____ STORED RECORDS

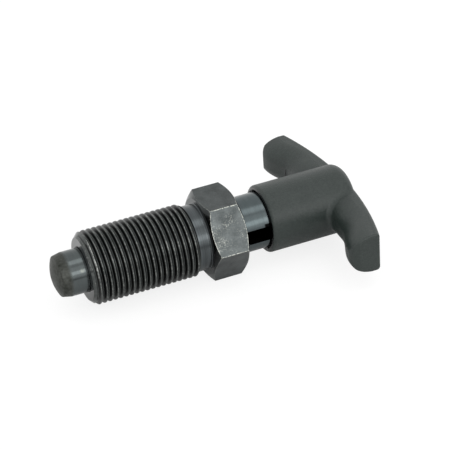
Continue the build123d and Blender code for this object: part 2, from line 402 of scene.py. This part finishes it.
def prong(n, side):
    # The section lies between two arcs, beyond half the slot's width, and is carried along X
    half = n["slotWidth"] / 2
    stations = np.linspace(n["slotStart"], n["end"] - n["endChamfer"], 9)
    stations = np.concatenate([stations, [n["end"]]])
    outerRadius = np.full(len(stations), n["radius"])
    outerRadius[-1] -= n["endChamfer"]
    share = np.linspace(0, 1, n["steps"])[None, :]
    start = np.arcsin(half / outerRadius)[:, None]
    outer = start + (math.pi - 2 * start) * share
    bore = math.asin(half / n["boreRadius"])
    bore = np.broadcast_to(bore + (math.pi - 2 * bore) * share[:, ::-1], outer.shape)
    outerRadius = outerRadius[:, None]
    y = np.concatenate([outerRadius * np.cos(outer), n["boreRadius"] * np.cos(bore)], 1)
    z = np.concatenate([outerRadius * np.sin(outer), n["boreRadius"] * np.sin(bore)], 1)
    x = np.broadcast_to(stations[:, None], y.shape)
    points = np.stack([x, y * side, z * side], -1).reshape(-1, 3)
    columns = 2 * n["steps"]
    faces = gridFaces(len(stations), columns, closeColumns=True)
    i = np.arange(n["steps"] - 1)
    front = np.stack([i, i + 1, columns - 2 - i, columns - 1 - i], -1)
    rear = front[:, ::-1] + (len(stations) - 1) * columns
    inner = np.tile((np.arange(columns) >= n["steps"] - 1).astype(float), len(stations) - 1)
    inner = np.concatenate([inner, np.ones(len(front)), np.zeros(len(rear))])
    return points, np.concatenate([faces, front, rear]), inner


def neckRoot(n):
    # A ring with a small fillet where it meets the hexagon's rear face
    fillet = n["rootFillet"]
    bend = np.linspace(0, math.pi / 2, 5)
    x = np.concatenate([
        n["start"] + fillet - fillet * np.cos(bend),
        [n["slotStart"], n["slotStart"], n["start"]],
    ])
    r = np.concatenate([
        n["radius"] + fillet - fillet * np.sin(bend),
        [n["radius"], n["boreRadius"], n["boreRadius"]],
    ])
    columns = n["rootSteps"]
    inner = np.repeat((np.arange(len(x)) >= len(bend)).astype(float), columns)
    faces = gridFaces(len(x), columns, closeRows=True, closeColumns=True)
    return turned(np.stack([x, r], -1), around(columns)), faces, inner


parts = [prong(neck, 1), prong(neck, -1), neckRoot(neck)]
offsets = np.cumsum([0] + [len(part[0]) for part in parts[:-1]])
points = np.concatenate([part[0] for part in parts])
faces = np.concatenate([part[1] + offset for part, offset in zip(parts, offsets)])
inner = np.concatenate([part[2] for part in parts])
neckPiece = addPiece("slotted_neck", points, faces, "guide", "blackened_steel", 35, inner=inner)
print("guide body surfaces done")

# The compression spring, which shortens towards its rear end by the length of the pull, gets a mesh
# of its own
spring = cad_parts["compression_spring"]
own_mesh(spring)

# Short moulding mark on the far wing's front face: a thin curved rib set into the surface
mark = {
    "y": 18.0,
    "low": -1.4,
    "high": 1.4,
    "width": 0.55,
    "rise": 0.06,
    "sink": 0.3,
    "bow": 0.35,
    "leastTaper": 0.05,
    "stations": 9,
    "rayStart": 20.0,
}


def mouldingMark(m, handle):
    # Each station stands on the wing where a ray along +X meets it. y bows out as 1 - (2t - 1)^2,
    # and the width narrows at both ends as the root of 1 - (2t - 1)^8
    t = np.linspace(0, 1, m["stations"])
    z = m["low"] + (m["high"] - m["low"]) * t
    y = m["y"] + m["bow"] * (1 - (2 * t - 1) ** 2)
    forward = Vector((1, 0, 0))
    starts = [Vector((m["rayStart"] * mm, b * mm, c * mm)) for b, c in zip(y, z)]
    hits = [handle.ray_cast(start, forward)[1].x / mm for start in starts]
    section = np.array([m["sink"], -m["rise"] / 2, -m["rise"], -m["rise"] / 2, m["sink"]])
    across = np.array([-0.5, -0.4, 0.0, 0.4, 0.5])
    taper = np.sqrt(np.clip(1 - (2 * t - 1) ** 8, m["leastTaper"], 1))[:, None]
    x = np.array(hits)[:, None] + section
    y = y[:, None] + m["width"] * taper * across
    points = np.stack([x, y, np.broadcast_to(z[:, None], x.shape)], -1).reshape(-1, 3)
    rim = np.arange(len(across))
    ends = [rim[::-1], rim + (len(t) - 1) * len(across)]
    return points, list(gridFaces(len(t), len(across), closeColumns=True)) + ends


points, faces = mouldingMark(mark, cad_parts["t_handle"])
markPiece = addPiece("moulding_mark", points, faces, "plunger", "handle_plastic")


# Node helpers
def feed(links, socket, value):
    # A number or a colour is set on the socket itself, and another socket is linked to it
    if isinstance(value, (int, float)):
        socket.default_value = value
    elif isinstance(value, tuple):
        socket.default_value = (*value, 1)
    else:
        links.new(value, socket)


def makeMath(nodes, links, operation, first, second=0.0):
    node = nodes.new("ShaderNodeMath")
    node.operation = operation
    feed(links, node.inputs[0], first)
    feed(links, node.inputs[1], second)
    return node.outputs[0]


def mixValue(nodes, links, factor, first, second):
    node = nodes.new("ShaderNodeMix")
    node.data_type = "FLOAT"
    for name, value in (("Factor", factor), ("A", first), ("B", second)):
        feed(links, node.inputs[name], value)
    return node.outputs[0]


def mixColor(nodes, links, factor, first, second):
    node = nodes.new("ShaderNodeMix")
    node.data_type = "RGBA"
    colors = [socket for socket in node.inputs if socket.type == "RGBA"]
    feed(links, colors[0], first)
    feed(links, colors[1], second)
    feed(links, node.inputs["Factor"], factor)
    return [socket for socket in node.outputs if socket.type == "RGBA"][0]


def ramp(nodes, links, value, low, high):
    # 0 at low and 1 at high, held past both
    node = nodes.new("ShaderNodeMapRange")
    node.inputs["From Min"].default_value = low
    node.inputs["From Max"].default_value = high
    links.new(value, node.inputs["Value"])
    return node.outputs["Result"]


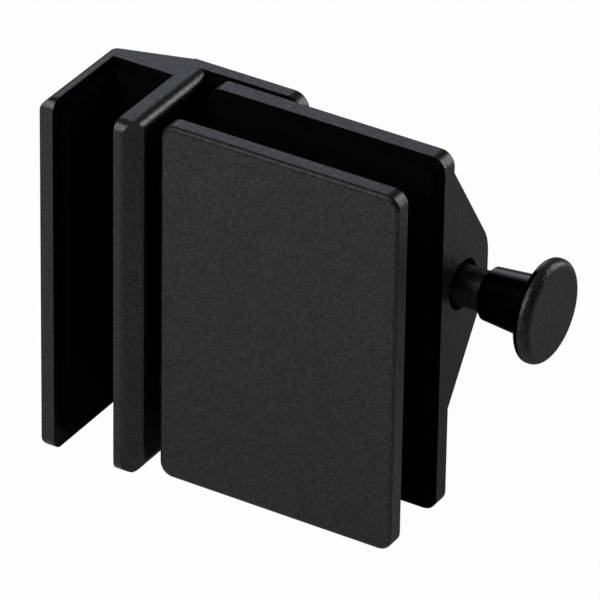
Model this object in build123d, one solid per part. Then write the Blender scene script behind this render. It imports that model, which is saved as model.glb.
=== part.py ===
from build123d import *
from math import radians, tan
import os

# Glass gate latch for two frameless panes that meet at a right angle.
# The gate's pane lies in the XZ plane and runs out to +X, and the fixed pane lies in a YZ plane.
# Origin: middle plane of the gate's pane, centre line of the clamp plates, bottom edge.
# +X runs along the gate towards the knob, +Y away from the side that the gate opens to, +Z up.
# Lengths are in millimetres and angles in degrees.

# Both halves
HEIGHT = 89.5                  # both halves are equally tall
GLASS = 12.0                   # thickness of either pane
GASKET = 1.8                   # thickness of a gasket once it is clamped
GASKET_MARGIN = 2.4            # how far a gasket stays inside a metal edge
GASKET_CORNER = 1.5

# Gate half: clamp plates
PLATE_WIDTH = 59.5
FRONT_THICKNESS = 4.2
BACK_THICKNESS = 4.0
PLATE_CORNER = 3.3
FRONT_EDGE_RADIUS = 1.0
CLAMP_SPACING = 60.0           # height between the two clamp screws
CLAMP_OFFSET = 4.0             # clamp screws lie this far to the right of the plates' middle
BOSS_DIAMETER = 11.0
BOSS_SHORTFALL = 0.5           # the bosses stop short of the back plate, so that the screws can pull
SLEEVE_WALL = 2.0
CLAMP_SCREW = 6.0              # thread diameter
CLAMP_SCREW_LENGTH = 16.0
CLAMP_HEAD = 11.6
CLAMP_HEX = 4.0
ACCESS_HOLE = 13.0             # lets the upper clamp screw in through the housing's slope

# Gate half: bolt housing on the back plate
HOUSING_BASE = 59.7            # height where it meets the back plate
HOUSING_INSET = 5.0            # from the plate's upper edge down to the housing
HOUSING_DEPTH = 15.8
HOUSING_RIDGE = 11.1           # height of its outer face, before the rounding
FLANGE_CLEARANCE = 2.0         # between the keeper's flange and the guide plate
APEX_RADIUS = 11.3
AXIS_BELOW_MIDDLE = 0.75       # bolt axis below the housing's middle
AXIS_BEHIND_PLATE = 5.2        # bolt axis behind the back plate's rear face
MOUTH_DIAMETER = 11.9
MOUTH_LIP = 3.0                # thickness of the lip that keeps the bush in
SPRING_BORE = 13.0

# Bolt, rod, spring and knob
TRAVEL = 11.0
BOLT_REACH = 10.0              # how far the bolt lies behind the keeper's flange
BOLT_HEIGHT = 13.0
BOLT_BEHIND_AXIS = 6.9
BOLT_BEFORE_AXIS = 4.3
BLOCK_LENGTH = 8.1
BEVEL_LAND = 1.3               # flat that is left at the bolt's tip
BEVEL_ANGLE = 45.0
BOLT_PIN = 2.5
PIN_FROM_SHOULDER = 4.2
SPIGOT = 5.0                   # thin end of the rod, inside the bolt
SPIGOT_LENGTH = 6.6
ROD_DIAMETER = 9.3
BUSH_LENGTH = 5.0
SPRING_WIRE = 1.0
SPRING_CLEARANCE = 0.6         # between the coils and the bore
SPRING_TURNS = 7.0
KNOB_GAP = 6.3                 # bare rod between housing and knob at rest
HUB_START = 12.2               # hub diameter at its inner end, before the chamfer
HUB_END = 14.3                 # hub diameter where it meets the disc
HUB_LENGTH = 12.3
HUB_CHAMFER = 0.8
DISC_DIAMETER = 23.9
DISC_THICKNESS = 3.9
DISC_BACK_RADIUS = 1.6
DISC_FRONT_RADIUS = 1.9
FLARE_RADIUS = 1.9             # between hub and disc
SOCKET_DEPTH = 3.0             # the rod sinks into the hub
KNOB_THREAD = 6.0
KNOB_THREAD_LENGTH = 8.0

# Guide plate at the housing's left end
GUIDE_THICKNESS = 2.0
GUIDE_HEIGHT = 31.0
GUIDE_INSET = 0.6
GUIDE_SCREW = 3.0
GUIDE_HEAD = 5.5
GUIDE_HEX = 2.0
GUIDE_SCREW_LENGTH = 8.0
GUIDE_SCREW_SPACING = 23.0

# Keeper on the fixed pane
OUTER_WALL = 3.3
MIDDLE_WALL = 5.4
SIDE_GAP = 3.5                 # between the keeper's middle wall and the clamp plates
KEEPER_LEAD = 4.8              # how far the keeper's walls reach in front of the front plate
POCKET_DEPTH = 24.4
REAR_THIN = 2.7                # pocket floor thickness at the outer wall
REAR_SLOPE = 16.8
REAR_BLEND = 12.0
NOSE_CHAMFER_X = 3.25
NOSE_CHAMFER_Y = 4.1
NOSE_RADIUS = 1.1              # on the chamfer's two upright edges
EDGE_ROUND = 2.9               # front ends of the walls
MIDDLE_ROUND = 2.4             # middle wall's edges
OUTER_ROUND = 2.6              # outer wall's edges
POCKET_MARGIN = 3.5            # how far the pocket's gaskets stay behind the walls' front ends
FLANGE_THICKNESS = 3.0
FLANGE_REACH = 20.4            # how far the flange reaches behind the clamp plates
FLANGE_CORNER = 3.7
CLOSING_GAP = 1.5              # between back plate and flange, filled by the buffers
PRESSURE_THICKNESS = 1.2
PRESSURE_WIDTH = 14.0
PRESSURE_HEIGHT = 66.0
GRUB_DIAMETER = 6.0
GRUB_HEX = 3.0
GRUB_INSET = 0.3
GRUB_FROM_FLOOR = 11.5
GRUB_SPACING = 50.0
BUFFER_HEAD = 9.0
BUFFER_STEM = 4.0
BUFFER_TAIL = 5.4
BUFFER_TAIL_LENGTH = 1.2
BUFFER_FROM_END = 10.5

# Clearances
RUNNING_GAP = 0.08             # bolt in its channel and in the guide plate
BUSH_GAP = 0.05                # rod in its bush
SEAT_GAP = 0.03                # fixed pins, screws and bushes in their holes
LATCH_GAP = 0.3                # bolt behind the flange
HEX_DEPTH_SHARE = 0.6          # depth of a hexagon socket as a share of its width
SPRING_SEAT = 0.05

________

→ YOUR TASK: Give again only the lines that run from the line with "Model this object" to the line with "GASKET_CORNER = 1.5". Include both of those lines exactly as written.

→ ANSWER TO THIS PROBLEM:
Model this object in build123d, one solid per part. Then write the Blender scene script behind this render. It imports that model, which is saved as model.glb.
=== part.py ===
from build123d import *
from math import radians, tan
import os

# Glass gate latch for two frameless panes that meet at a right angle.
# The gate's pane lies in the XZ plane and runs out to +X, and the fixed pane lies in a YZ plane.
# Origin: middle plane of the gate's pane, centre line of the clamp plates, bottom edge.
# +X runs along the gate towards the knob, +Y away from the side that the gate opens to, +Z up.
# Lengths are in millimetres and angles in degrees.

# Both halves
HEIGHT = 89.5                  # both halves are equally tall
GLASS = 12.0                   # thickness of either pane
GASKET = 1.8                   # thickness of a gasket once it is clamped
GASKET_MARGIN = 2.4            # how far a gasket stays inside a metal edge
GASKET_CORNER = 1.5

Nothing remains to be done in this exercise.